Re: Coordination between competitors: good clean fun or dirty cheating?

Post by Zozoken »

Table talking and coordination will always be a touchy subject. Personally, I think it's a good idea to have general rules of etiquette for the game in question on the rules page of the game. That way, everyone is on the same page.

For example, if you look at the BGA rules for Hearts, you'll see that calling out to the other players at the table that someone is trying to "Shoot the Moon" is a breach of table etiquette. It could very well ruin the chance of that player succeeding and end up with a lot of points instead. There's already a risk involved with shooting the moon, so this kind of table talk is frowned upon.

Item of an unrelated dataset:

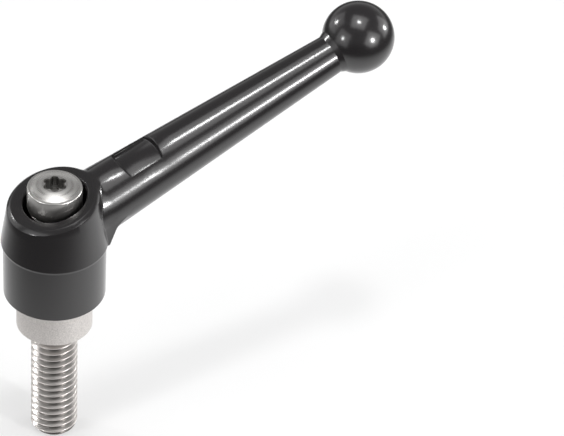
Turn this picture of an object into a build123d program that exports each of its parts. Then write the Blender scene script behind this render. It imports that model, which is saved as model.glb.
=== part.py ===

Another example is Hanabi. In that game, you have to work with limited information and other players are not allowed to tell you what's in your hand, even though they can clearly see it. Certain groups have made little codes or conventions to reveal as much information as possible without saying anything, but almost all groups would agree saying "Player 3, make sure not to play your 2nd card from left" would be cheating and against the spirit of the game.

And then there's the issue of "quarterbacking" which happens sometimes in cooperative games like Pandemic, where one player ends up trying to tell all the other players how to play their turns in order to ensure the highest chance of victory. It feels really unpleasant and adds a lot of pressure to the game, especially as a new player. For it to work in the first place, all the players need to be on the same page and agree to it or else the person doing all the planning and coordinating may as well be playing a solo game.

Kingmaking has already been talked about. Although it can be frustrating to continue playing a game that you know you are going to lose and no chance to forfeit without hurting the game for everyone (for 3+ player games), it's bad form to throw away the game which allows a specific player to win.

So there's a few rules of thumb for table etiquette and players coordinating against the leader. Will coordination ruin another player's turn? Will it change the nature of the game? Or is it like the case of Risk, where naturally the players in a bad position will gang up on the dominating player for the sake of their own survival? I wish there were better ways to know what the proper table etiquette is, but unfortunately it really comes down to the group you're playing with and the nature of the game itself.